Can people really change? That's the question Laura Dern and Mike White ask in their HBO series Enlightened, the second season of which begins Jan. 13. The show features Dern as Amy Jellicoe, an ambitious executive who has a nervous breakdown at her workplace. She goes to a rehabilitation center in Hawaii, where she experiences an awakening.

When Amy returns home, she wants to put her new philosophy into practice — meditating, communicating better with her mother (Diane Ladd), and fostering a healthier relationship with her ex-husband (Luke Wilson). But she finds her lessons of enlightenment being put to the test.

Show creator Mike White wrote the series and also directed some of the episodes. White and Dern join Fresh Air's Terry Gross for a conversation about Enlightened.


Interview Highlights

On the difficulties of meditating, and the challenge of creating a TV show about meditation

White: "From my experience, meditating can bring up the most stressful thoughts. ... To actually try to stop that constant chatter of, 'I need to do this, I need to do that ... this is what's wrong with me.' I think that's the hardest thing for many people to do, especially in our modern, achievement-oriented [environment].
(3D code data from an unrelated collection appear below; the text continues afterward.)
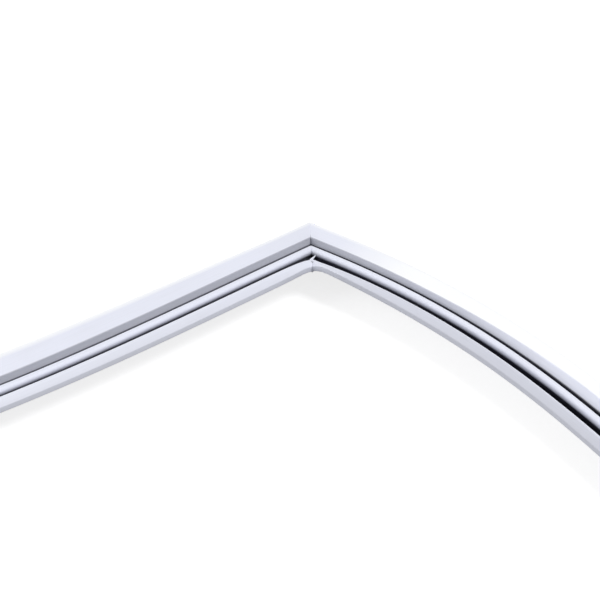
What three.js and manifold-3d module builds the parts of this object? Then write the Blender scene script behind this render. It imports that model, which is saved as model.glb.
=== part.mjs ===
// Refrigerator door gasket: one closed loop of soft PVC with four mitred and welded corners,
// and four magnet strips inside the pocket that runs round its outer edge.
// Millimetres, +Z up. The loop lies on the tip of its push-in dart with the sealing side up.
// +X runs along the short sides, +Y along the long sides, origin under the middle of the loop.

import * as THREE from 'three';
import { mergeVertices } from 'three/addons/utils/BufferGeometryUtils.js';
import Module from 'manifold-3d';

const { degToRad } = THREE.MathUtils;

// Loop, measured along the ridge of the inner lip from corner to corner.
const SHORT_SIDE = 520;
const LONG_SIDE = 980;
// Each welded corner has swung this far off the square of the frame.
const CORNER_SWING = degToRad(11.4);
// Further inward lean of each side, at a quarter of its length.
const LONG_LEAN = degToRad(19.2);
const SHORT_LEAN = degToRad(1.5);
const LONG_STEPS = 22;
const SHORT_STEPS = 10;

// Section, u outward from the ridge of the inner lip and z up from the same ridge.
const WALL = 1;
const THIN_WALL = 0.8;
const RIDGE_RADIUS = 0.9;
const LIP_ANGLE = degToRad(50);
const LIP_REACH = 3;
const LIP_EDGE_BOTTOM = -5.6;
const LIP_EDGE_ROUND = 0.6;
const LEG_ANGLE = degToRad(-45);

const BEAD_RADIUS = 2.1;
const BEAD_CENTRE = -3.13;
const BEAD_STEM = 1.3;
const BEAD_FACETS = 11;
const LEG_SLIT = 1.8;
const WEB_SLIT = 3.1;
const VALLEY_WIDTH = 1.1;
const VALLEY_DEPTH = 0.9;
const ROUND = 0.3;
const FILLET = 0.5;

const BASE_TOP = -9.5;
const BASE_THICKNESS = 1.5;
const BASE_MARGIN = 0.4;

const DART_STEM = 2.4;
const DART_BARB = 5.8;
const DART_TIP = 1.8;
const DART_NECK_DEPTH = 3.2;
const DART_DEPTH = 7;

// Magnet strip, and the pocket that is sized round it.
const MAGNET_WIDTH = 6.8;
const MAGNET_HEIGHT = 2.9;
const MAGNET_CLEARANCE = 0.3;
const MAGNET_START = 4;
const POCKET_SLOT = 1;
const POCKET_HINGE = 1.4;
const POCKET_CORNER = 0.8;
const PLEAT_SLACK = 0.4;
const PLEAT_INSET = 1.6;

// Lift of the pocket's outer edge about its hinge on the web.
const CORNER_TILT = degToRad(9);
const TOP_EXTRA_TILT = degToRad(30);
const SIDE_EXTRA_TILT = degToRad(-7);

const VENT_RADIUS = 1.1;
const VENT_FACETS = 10;

const CAVITY_WIDTH = MAGNET_WIDTH + 2 * MAGNET_CLEARANCE;
const CAVITY_HEIGHT = MAGNET_HEIGHT + 2 * MAGNET_CLEARANCE;
const POCKET_WIDTH = POCKET_HINGE + CAVITY_WIDTH + 2 * THIN_WALL;
const POCKET_HEIGHT = CAVITY_HEIGHT + WALL + THIN_WALL;
const BASE_BOTTOM = BASE_TOP - BASE_THICKNESS;
const SECTION_BOTTOM = BASE_BOTTOM - DART_DEPTH;

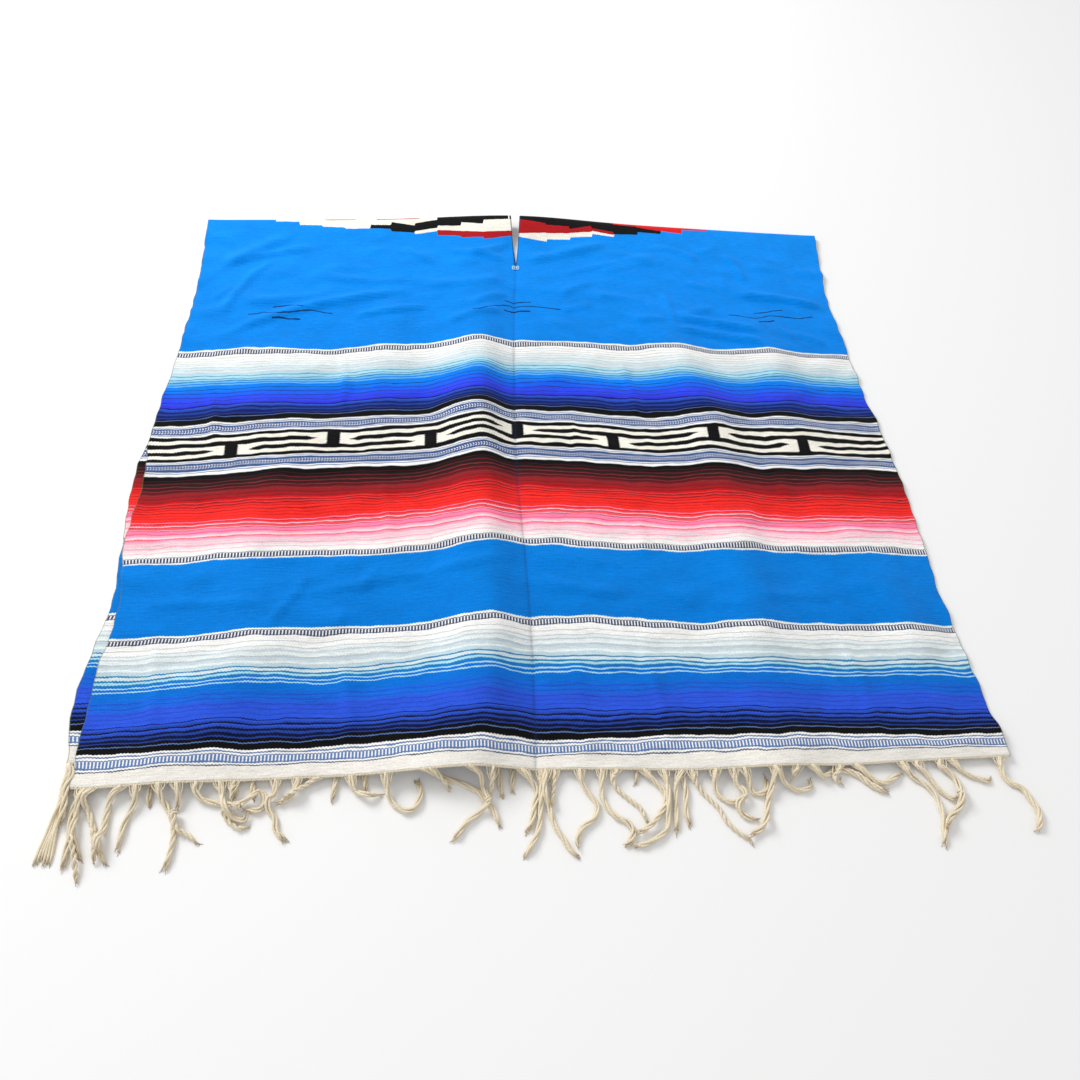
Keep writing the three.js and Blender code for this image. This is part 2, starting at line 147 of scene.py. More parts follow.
# The long soft waves that run from the shoulders towards the hem.
WAVE_HEADER = "along across rise spread"
LONG_WAVES = (
    table(
        WAVE_HEADER,
        (200, 240, 0, 50),
        (333, 257, 12, 52),
        (500, 292, 19, 56),
        (620, 284, 16, 54),
        (764, 297, 11, 44),
        (883, 296, 12, 44),
        (980, 280, 9, 60),
        (1089, 270, 11, 66),
    ),
    table(
        WAVE_HEADER,
        (280, -410, 0, 60),
        (440, -430, 9, 70),
        (573, -395, 10, 70),
        (764, -440, 8, 52),
        (883, -400, 11, 60),
        (1040, -480, 9, 60),
        (1089, -490, 7, 60),
    ),
    table(
        WAVE_HEADER,
        (210, 425, 0, 44),
        (333, 440, 11, 44),
        (500, 436, 11, 52),
        (640, 450, 5, 60),
        (780, 500, 5, 50),
        (883, 526, 9, 40),
        (1010, 520, 0, 40),
    ),
    table(
        WAVE_HEADER,
        (220, -250, 0, 44),
        (333, -262, 6, 44),
        (500, -250, 6, 50),
        (650, -270, 0, 50),
    ),
)

# How far the back half was woven ahead of the front half, at distances from the fold.
BACK_WEAVE_LEAD = table("distance lead", (0, 0), (585, 37), (755, 45), (890, 53), (1058, 50))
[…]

"Everyone is running so manic, and what's interesting, too, is when we turned in the show, the more quiet, meditative aspects of the show made HBO the most nervous. Because people, especially in TV, first they want their comedies funny, and they want their dramas juicy and kind of operative, and this is very internal.
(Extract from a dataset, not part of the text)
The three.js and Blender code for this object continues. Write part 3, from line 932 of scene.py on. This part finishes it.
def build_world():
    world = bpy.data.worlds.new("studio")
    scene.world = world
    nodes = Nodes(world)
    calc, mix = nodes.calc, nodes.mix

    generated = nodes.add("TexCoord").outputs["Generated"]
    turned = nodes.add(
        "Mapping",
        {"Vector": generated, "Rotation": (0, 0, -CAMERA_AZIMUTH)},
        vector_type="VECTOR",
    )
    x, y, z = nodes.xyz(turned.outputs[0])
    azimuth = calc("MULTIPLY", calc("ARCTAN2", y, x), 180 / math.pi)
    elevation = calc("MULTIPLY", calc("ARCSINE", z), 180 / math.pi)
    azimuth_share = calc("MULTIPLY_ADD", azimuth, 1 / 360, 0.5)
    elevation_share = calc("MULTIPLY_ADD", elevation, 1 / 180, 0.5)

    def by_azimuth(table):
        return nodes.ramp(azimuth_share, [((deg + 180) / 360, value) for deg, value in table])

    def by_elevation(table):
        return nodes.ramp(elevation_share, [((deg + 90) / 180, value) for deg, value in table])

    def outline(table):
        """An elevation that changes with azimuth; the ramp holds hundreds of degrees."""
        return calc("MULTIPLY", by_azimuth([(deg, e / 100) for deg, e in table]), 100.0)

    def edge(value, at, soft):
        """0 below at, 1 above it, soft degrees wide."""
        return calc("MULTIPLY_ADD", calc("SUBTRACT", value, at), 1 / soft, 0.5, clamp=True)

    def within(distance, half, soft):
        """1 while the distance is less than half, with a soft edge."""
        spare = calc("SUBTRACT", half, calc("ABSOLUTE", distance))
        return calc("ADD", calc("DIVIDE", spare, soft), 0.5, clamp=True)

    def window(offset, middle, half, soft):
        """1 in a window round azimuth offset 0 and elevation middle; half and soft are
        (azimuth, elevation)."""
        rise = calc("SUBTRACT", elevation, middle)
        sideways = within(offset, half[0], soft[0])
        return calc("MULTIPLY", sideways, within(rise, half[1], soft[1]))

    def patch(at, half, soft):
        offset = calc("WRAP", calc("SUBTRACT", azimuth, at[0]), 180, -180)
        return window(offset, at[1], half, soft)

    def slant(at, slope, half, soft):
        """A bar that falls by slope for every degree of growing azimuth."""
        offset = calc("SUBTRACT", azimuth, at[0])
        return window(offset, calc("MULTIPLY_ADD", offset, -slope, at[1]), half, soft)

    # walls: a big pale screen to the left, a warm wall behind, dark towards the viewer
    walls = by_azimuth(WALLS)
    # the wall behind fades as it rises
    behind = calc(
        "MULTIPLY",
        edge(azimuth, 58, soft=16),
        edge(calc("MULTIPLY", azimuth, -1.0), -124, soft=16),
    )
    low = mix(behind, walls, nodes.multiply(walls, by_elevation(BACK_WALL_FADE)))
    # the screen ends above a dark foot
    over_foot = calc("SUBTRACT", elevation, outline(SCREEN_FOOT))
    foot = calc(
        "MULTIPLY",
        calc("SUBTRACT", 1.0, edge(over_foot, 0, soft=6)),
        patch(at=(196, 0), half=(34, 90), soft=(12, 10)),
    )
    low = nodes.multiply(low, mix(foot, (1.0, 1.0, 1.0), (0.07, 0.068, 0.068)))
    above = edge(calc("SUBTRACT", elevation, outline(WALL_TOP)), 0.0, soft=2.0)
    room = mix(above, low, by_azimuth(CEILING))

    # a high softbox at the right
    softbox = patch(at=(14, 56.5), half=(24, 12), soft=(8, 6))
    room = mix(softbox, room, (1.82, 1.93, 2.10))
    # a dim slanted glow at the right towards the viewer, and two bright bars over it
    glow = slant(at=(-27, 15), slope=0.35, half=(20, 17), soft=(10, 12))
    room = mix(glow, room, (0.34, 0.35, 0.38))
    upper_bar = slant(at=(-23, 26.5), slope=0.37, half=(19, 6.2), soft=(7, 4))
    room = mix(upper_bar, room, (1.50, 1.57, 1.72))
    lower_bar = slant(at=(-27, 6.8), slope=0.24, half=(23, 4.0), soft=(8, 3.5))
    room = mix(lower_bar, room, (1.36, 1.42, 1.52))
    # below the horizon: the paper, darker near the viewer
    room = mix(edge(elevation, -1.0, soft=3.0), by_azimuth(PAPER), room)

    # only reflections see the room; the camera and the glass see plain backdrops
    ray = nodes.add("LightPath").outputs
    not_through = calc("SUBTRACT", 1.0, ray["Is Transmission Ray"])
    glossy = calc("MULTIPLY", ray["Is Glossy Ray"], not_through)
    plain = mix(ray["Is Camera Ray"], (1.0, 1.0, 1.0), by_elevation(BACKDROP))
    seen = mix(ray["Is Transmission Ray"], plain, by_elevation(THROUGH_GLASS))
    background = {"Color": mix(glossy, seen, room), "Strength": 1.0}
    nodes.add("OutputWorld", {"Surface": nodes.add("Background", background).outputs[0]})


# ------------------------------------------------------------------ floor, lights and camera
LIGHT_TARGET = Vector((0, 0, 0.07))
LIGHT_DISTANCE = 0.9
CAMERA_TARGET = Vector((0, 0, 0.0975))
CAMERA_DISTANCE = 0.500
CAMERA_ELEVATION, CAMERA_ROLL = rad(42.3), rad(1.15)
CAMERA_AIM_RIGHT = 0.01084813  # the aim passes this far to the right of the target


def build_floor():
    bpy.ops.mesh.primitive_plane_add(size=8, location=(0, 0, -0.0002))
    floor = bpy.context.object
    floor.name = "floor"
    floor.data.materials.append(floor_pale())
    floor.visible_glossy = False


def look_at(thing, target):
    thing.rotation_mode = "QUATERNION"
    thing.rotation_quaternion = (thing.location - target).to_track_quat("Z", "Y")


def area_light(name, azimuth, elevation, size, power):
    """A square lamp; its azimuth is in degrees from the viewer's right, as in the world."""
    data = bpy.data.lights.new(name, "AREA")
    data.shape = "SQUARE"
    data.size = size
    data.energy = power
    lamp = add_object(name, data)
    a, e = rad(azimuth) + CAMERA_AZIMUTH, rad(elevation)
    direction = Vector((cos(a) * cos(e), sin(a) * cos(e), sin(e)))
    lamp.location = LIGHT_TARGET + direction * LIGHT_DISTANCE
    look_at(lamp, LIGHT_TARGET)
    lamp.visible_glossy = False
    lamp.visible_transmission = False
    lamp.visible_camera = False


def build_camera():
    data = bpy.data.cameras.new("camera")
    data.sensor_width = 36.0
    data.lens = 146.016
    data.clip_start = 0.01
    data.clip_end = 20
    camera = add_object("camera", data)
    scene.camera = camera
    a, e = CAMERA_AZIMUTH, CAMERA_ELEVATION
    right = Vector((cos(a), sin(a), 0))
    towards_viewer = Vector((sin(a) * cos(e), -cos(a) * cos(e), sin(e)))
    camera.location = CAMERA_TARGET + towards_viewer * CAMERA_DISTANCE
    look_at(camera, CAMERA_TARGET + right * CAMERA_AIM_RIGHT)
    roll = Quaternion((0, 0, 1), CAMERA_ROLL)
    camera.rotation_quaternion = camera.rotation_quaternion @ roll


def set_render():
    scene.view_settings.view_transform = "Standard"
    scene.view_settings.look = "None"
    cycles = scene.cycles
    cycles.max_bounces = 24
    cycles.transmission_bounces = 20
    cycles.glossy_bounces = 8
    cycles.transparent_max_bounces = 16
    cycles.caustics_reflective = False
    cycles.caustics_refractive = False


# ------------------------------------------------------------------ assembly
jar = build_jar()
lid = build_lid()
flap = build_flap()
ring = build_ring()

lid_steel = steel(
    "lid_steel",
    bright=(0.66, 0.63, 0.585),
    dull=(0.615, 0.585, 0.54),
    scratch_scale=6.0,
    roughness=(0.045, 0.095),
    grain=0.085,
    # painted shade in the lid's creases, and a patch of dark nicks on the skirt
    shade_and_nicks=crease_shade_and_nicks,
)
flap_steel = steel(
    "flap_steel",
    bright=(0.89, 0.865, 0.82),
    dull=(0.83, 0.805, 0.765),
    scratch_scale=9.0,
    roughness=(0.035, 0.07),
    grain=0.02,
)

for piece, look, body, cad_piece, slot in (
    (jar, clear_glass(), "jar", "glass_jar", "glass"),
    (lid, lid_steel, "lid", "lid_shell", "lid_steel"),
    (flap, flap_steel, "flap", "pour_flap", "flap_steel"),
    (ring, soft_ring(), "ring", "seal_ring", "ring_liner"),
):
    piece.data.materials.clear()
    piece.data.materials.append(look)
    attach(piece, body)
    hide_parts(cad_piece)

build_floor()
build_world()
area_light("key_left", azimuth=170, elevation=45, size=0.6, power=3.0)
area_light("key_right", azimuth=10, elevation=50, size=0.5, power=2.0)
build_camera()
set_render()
"Especially these moments Amy has when she's going inside and where it slows down a little bit, I think that that's just something in general that makes a network executive worry that you're going to lose your audience, and people are going to click off or change the channel. That's not what people are looking for when they're zoning out in front of the TV."

On whether people can really change

White: "I think there are certain ways that people are always themselves, but I do think people change. I feel like that is the hopefulness I think the show tries to get at. ... That's a big question both Laura and I have discussed throughout the entire shooting and writing of the show, you know ... how enlightened is Amy? If she's just a fraud ... and in the end .... hasn't really grown, then I think it is a cynical show. I feel like we're all human and nobody's perfect, and we're all sort of fumbling toward something better. But if we don't believe that we can change or get over ourselves, it's a pretty depressing resolution."
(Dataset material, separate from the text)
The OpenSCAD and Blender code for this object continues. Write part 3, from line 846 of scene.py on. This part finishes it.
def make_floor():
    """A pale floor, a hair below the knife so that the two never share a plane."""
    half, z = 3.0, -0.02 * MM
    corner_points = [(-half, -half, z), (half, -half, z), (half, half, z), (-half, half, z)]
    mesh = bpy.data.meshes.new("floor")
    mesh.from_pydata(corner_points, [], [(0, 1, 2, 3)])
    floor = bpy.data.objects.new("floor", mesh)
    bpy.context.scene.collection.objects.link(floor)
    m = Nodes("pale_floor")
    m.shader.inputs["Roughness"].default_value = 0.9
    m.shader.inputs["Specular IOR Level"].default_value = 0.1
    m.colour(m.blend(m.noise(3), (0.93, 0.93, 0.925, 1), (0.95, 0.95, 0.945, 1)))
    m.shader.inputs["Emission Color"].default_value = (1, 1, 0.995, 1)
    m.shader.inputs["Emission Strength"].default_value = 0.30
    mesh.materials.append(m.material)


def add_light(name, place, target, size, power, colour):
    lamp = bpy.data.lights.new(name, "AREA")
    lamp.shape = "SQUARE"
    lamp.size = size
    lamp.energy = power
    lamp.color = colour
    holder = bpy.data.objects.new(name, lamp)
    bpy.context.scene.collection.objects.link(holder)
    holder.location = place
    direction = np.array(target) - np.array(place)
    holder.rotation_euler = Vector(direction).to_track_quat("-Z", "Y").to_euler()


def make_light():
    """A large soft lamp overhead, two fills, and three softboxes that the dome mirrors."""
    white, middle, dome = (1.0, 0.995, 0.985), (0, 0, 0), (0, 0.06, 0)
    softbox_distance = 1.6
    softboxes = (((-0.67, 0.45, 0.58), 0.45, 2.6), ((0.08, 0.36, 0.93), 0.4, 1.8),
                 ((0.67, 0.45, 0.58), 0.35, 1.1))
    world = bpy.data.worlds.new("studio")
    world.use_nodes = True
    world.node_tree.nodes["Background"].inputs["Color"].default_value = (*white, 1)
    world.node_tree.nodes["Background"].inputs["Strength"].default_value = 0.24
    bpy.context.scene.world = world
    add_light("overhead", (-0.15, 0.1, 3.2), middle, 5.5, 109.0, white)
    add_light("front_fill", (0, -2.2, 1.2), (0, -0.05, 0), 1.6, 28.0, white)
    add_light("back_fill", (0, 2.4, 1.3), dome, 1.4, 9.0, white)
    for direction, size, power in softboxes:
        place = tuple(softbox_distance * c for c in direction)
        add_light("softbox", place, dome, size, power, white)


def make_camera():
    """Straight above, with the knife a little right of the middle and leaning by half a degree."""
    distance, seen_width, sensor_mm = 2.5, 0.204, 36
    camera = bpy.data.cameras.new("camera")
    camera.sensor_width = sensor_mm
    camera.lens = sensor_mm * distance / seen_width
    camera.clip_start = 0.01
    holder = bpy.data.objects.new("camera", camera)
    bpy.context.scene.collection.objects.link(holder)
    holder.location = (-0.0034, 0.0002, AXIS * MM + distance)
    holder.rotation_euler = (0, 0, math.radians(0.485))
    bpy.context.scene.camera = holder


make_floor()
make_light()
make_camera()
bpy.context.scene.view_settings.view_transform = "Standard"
Dern: "Mike so beautifully writes about incremental growth, and I think so many film writers want to tackle this enormous growth where this villain becomes a hero in the hour and a half that we have with them. In the long form of this season, Mike has this opportunity of Amy having this longing for growth, and longing for some form of self-acceptance. ... So there's this complicated and elusive journey toward growth that she takes."

On the carefully calibrated tone of the show

White: "When HBO came to me, and when Laura and I started talking about a show together, I liked the idea of somebody who had come to the edge and then wanted to come back and get over themselves. We see the comic, flawed aspects of [Amy's] quest to be enlightened. But at the same time, if it was just a satire, taking her enterprise very cynically, I just think it would be an easy target, and it wouldn't be a show — it would be a skit or something. The tone of the show blends some of the wryness, which I naturally bring to writing stuff ... but also, there's a real sincerity to it."